On Sunday, I’ll go home, see my children and get to work feeling validated as an author/illustrator. Someone with good work to add to the world. But first, the conference…
Day three in New York City and uptown, downtown and crosstown are starting to become part of my vocabulary. I’m also adapting to the Euro scheduling. In Maine, I go to bed at 9:30 and wake at 5:00 am. Here, nothing even opens until ten. I won’t bore you with the details but just give you a few highlights.

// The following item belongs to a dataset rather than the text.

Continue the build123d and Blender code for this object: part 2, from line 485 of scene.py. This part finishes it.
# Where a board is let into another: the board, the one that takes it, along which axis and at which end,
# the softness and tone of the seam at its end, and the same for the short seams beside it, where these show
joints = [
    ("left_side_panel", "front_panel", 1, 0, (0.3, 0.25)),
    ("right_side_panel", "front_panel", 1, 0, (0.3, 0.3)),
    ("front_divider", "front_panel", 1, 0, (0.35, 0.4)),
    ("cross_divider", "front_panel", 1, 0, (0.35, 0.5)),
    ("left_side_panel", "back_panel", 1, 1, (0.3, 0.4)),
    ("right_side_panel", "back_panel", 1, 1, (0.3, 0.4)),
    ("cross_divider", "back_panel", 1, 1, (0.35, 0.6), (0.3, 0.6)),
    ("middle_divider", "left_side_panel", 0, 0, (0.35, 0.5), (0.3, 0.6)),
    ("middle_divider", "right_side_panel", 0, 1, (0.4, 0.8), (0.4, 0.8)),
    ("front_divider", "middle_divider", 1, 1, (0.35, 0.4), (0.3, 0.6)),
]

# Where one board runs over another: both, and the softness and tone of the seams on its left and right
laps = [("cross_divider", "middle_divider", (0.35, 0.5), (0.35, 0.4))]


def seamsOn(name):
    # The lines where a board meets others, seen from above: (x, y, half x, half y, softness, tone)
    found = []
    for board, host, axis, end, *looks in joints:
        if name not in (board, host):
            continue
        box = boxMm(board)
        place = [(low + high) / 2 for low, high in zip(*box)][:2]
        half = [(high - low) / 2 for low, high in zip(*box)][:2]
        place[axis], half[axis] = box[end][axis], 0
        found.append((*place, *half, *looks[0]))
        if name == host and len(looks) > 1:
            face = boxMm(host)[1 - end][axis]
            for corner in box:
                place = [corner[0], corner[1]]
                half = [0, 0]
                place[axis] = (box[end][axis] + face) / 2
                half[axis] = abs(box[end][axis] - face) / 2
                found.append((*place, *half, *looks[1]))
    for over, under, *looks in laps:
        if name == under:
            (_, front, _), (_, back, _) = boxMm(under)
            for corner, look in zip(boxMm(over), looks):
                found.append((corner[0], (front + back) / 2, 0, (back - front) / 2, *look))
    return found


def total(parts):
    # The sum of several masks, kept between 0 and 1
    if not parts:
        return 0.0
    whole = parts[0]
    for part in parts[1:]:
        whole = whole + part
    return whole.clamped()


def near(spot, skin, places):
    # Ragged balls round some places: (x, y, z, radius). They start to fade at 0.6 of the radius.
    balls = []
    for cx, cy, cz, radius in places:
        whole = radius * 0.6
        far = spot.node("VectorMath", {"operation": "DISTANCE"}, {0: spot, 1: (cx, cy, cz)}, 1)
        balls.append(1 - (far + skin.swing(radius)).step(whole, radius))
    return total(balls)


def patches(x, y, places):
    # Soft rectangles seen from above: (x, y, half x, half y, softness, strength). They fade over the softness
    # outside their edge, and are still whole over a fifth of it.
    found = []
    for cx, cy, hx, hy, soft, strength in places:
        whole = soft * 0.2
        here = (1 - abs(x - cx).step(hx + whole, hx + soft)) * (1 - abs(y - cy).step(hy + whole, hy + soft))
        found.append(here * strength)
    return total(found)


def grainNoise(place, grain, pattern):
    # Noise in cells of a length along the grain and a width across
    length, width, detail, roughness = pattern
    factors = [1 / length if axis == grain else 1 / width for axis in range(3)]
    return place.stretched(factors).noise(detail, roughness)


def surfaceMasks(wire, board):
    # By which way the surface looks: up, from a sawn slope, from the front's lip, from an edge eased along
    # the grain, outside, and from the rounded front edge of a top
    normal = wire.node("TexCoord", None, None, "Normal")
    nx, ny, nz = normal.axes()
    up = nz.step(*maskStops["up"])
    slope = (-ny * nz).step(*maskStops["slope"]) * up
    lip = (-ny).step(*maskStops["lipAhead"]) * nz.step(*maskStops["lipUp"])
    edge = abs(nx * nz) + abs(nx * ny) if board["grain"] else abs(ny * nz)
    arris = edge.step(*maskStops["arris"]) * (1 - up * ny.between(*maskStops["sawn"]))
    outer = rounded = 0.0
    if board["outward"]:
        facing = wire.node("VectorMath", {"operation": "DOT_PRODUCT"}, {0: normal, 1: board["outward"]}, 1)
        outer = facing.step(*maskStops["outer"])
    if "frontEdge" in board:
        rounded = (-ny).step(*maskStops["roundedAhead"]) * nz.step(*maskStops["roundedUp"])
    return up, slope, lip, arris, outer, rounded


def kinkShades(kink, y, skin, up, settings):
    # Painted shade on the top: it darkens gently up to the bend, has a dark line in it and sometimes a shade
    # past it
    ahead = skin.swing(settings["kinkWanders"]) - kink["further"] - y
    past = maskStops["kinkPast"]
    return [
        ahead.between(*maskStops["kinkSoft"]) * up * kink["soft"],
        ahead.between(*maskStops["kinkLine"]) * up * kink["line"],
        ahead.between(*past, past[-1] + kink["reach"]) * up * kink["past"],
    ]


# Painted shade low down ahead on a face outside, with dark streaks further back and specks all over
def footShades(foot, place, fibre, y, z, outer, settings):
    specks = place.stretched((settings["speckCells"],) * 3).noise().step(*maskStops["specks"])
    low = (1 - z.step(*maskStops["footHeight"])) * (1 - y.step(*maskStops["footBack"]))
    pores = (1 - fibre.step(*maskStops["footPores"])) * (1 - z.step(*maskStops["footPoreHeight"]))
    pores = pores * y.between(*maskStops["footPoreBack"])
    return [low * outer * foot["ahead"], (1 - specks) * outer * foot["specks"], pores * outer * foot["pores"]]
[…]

Yesterday, I met with the Creative Director of Clarion books. She was very kind to give me her time and her critque of my work was helpful and hopeful. The funny thing about critiques is that I don’t believe others tell us anything we don’t already know in our hearts. She wanted to see more energy and emotion in my work. This doesn’t surprise me as I’ve been working on capturing the energy of my sketches in my final images. I was surprised to hear her say that I needed to work on the narrative quality of the images because that is something I think I’ve finally got. But the two are closely related so I think that as I master the emotional the story will also be more apparent. Most important, she said she’d like to see revisions and new work and that is the most any writer or illustrator can ask for in this business. Next I went to F,S, G and met with two lovely Assistant Editors. They currently work in the triangular Flatiron building and the security was interesting. I had to speak into a digital camera and say who I was and where I was going. When I got to their floor I had to call from outside their door to be let in. The editors were much more effusive about my work and would like to see more.

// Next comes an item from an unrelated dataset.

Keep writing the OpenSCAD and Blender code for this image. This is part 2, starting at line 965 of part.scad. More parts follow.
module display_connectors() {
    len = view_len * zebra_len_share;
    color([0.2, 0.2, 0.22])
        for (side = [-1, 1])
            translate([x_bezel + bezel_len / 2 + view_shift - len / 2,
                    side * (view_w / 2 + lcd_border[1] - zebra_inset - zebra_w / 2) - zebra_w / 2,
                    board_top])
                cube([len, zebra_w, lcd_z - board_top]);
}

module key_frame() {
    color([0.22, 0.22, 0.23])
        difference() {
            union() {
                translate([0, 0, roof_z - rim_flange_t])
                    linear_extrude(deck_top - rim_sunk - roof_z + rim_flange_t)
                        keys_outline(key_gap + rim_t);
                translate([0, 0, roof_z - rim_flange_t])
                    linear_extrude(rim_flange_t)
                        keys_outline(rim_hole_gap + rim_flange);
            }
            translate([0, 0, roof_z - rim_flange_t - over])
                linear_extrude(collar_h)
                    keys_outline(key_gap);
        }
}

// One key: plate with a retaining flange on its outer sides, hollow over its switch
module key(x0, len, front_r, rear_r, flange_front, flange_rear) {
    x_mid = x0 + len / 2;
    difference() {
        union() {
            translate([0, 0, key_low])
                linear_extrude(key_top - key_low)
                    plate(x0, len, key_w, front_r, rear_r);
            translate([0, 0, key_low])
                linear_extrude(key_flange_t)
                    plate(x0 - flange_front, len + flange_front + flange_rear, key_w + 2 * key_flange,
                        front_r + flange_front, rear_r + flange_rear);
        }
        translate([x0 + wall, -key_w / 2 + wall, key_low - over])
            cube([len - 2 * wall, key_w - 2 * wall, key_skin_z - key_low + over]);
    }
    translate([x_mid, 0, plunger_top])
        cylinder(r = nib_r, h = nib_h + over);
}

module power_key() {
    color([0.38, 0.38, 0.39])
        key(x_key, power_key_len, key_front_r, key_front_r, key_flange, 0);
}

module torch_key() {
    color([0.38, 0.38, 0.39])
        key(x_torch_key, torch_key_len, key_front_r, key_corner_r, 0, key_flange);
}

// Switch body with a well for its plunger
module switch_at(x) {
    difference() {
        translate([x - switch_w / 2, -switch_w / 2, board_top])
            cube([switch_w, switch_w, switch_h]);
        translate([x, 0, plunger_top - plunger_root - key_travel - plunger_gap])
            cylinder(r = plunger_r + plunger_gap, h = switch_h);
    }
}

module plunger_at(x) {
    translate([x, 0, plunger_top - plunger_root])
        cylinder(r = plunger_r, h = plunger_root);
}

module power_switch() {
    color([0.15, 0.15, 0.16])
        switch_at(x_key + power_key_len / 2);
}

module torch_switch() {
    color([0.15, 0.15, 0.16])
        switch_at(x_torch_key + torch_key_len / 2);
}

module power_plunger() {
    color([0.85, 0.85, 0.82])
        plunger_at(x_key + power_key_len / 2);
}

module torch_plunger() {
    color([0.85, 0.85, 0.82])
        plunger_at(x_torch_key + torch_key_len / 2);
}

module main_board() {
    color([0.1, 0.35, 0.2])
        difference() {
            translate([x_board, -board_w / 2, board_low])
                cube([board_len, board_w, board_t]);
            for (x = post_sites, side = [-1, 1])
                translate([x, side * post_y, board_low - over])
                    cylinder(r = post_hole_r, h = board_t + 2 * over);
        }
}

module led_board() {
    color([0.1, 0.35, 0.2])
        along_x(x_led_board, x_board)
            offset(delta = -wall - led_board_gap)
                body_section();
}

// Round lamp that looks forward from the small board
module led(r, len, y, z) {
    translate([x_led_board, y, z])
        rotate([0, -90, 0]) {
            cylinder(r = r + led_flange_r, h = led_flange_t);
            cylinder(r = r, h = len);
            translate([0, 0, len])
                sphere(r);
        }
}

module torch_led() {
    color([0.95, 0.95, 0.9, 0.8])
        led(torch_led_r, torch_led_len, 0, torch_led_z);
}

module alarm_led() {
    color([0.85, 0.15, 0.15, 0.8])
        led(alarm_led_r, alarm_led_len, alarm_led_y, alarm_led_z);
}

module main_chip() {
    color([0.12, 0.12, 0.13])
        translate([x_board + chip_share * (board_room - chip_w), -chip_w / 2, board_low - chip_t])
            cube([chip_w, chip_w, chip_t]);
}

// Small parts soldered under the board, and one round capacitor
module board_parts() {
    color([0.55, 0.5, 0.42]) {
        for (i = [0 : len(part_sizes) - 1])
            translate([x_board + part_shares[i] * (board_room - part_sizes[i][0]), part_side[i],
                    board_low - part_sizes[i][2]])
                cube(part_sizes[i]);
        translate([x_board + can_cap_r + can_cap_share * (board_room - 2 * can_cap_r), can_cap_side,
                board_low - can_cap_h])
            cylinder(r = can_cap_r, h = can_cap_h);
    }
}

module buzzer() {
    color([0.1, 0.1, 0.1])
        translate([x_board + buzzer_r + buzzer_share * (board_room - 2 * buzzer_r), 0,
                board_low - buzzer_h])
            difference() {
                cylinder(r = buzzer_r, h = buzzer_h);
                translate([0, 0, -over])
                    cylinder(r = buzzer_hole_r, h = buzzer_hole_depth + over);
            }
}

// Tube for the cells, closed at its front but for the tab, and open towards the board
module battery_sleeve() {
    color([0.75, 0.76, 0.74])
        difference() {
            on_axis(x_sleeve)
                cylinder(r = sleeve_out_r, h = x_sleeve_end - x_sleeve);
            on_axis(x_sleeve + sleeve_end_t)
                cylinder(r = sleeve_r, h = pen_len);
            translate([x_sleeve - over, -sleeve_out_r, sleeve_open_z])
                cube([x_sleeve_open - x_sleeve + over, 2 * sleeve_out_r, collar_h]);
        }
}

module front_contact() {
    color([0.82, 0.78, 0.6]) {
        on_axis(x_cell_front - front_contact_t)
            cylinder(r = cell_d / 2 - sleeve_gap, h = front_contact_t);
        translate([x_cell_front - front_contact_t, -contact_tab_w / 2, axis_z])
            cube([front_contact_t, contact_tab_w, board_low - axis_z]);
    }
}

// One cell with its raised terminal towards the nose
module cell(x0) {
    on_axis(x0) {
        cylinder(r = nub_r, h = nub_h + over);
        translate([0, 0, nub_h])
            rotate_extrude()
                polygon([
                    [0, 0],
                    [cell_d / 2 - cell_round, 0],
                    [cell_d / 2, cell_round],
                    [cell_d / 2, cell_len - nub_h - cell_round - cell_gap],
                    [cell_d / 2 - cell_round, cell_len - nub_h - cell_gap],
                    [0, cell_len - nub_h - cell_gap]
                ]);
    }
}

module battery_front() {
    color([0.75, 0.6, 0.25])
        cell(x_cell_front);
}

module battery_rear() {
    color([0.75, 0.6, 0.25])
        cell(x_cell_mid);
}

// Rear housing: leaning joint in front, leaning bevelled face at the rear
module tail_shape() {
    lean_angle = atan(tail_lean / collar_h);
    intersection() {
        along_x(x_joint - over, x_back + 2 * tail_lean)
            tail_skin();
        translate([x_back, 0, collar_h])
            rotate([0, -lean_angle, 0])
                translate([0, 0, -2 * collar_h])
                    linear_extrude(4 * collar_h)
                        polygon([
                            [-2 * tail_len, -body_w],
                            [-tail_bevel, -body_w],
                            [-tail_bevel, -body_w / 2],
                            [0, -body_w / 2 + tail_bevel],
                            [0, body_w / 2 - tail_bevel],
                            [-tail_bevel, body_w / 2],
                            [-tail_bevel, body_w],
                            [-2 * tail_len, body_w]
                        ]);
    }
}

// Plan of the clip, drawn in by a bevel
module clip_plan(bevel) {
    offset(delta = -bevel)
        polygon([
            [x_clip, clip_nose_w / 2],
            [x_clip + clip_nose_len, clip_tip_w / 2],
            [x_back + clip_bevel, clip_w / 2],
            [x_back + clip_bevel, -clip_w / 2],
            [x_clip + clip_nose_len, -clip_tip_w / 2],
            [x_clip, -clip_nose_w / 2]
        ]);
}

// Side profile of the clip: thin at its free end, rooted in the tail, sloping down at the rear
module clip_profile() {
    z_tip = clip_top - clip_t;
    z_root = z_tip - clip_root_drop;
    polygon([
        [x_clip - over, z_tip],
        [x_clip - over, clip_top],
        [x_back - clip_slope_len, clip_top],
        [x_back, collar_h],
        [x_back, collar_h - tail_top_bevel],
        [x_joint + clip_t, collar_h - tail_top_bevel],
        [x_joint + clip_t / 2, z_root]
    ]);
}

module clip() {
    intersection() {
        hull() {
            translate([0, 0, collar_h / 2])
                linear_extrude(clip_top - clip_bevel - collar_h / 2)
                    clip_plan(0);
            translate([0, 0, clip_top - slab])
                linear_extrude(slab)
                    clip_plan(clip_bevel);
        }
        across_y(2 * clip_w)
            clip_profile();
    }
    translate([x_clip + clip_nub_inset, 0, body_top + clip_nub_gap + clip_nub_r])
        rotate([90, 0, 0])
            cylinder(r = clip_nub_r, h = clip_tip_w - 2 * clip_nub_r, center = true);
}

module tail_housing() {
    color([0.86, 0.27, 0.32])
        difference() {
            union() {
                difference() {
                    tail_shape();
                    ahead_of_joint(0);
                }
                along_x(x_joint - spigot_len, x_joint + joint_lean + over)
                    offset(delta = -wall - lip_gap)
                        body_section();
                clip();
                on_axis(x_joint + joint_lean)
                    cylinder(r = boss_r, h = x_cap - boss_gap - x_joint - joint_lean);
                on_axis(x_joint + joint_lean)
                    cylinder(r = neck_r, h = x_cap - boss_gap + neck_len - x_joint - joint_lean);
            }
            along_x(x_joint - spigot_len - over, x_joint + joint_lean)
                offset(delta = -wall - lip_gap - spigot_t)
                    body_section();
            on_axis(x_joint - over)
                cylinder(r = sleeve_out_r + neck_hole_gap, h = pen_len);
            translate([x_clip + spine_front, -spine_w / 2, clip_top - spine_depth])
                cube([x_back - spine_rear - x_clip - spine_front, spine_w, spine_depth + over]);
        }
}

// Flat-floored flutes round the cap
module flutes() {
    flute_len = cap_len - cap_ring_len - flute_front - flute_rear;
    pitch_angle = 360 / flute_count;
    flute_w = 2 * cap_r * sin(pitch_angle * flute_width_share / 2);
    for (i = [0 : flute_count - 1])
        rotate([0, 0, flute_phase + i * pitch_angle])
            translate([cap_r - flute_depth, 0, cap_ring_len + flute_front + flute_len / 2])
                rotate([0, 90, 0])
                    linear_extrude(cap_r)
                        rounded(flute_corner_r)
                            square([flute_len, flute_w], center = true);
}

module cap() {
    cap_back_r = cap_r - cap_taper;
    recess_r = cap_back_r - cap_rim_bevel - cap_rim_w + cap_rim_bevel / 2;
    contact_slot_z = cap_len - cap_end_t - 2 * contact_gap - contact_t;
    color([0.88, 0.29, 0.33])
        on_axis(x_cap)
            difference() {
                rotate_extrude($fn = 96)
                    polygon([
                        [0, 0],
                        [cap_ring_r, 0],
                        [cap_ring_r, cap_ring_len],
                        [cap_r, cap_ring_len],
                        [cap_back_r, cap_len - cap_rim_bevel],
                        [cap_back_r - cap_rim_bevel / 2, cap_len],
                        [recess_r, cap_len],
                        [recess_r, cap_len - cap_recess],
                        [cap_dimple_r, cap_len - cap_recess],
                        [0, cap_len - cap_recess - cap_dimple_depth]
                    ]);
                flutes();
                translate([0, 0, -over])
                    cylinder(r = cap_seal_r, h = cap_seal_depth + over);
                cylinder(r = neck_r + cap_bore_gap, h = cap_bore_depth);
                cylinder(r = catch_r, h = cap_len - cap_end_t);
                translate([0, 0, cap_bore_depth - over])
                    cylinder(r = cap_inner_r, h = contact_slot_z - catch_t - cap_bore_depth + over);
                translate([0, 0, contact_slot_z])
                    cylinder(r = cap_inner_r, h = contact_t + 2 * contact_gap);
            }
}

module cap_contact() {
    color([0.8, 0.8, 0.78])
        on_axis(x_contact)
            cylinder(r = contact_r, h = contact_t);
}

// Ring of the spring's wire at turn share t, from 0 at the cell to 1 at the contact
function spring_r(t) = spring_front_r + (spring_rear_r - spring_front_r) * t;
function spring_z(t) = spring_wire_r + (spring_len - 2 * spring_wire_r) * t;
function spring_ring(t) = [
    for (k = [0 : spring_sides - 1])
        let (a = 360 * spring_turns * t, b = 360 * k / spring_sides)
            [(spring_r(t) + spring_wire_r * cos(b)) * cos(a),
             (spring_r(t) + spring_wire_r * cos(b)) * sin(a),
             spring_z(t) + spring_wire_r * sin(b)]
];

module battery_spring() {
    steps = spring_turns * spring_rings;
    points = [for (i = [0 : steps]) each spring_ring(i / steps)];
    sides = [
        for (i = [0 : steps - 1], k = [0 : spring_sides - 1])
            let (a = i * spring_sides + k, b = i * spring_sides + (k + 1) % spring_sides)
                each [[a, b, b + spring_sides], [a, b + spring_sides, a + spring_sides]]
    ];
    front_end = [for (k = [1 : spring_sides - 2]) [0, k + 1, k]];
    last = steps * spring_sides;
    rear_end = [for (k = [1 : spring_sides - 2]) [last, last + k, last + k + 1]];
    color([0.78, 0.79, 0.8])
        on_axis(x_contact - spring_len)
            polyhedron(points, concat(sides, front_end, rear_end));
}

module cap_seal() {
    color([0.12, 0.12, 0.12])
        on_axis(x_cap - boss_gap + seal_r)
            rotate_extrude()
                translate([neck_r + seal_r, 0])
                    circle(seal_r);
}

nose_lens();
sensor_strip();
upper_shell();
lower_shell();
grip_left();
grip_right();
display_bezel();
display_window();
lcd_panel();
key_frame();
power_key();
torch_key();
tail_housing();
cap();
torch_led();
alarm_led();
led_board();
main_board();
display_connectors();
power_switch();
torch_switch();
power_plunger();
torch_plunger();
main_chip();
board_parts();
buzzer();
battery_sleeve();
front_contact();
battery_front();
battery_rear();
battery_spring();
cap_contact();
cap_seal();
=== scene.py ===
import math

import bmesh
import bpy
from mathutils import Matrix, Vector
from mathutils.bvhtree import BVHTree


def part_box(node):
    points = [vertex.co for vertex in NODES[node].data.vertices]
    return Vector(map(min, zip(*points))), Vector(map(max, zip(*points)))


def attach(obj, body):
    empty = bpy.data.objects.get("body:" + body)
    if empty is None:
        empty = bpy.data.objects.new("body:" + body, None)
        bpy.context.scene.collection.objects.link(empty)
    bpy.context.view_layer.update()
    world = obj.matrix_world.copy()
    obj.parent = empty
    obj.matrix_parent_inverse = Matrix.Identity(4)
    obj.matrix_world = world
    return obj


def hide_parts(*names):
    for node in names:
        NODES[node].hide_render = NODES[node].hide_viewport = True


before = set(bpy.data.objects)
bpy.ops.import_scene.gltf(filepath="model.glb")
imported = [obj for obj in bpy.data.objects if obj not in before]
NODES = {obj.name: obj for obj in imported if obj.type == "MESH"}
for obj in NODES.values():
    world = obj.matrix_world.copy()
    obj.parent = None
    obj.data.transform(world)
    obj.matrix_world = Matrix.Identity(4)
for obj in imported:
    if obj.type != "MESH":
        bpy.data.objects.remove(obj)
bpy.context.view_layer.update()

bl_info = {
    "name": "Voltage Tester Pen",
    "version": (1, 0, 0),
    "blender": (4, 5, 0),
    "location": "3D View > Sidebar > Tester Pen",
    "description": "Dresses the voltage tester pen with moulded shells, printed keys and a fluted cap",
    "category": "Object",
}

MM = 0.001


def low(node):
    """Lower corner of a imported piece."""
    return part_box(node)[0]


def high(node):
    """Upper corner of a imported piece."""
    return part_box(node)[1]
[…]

I was able to meet up with my childhood friend Michael Learmonth yesterday at the Books of Wonder children’s bookstore on 18th Street. Mike is great but the bookstore was even better. (smile) The collection of rare, and classic books was educational and fun to browse. I am a huge Crockett Johnson fan and I often wonder if his minimalist illustrations would get passed over in today’s technicolor market. Sometimes simplicity is more effective with children then the over-stimulation of many images that are published today. The bookstore also had wonderful original art and prints from illustrators. My favorites? A David McPhail watercolor and Mark Teagues paintings. I did take some pictures of the shop and will try to post them if my sister-in-law has a cable.

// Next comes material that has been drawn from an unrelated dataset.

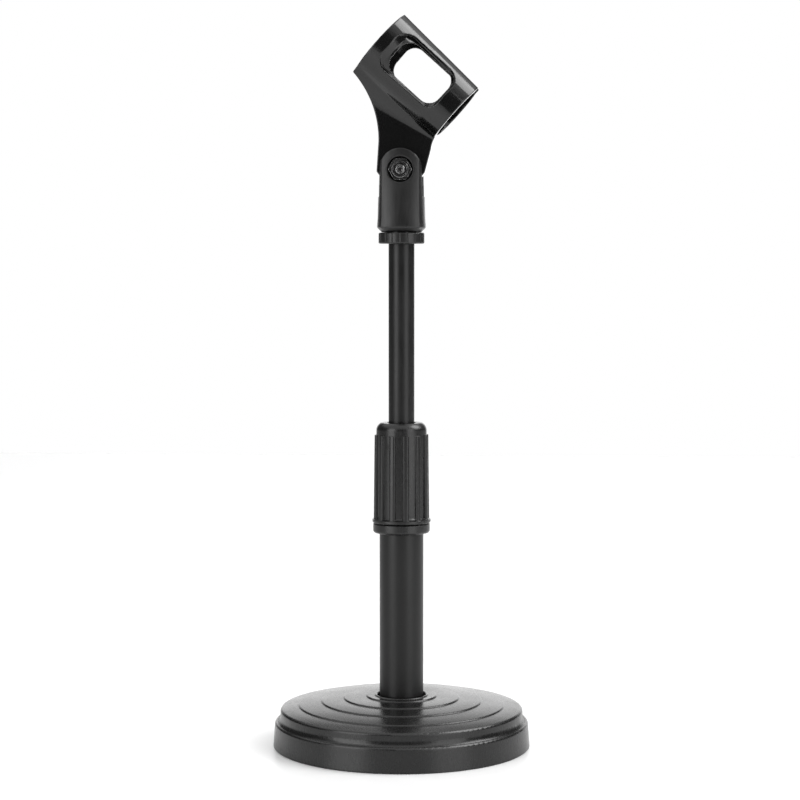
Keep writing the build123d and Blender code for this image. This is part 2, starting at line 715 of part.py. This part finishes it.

I’ll post about interviews and observations at School of American Ballet this Thursday!
Sometimes my webwanderings and research for my ballet book link up with my webwanderings as a conference director. That’s how I came upon Mark Siegel’s blog posting on First Second Books blog. This is a great posting about character development. Short sweet and visual. Mark Siegel is the illustrator for the graphic novel To Dance, with the subtitle A Ballerina’s Story (Simon & Schuster/Atheneum) written by his wife Siena who danced at School of American Ballet with Balanchine. The connection is that I’m trying to pull together a group of graphic novel folks for an Illustration Academy at the 2009 conference. For info on this year’s Illustration Academy, keep your eyes on the mailbox and at NESCBWI for the conference brochure. It will be posted and mailed in Mid-February.
In other news…
1. I got a digital voice recorder for my interviews in New York. My kids want to record burps and other such bodily functions, so I’ve had to hide the recorder.
2. My lovely writing partner gave me feedback on my first chapter yesterday. I had high hopes that she would look at it and say, “Oh this is perfect don’t change a thing.” I’m glad she didn’t. The revision is a million times better.
3. We got a storm of “wintery mix” here last night and my driveway is like a skating rink. Only down hill. Eek.
4. Balanced the check book yesterday.
5. Printing images for the portfolio today.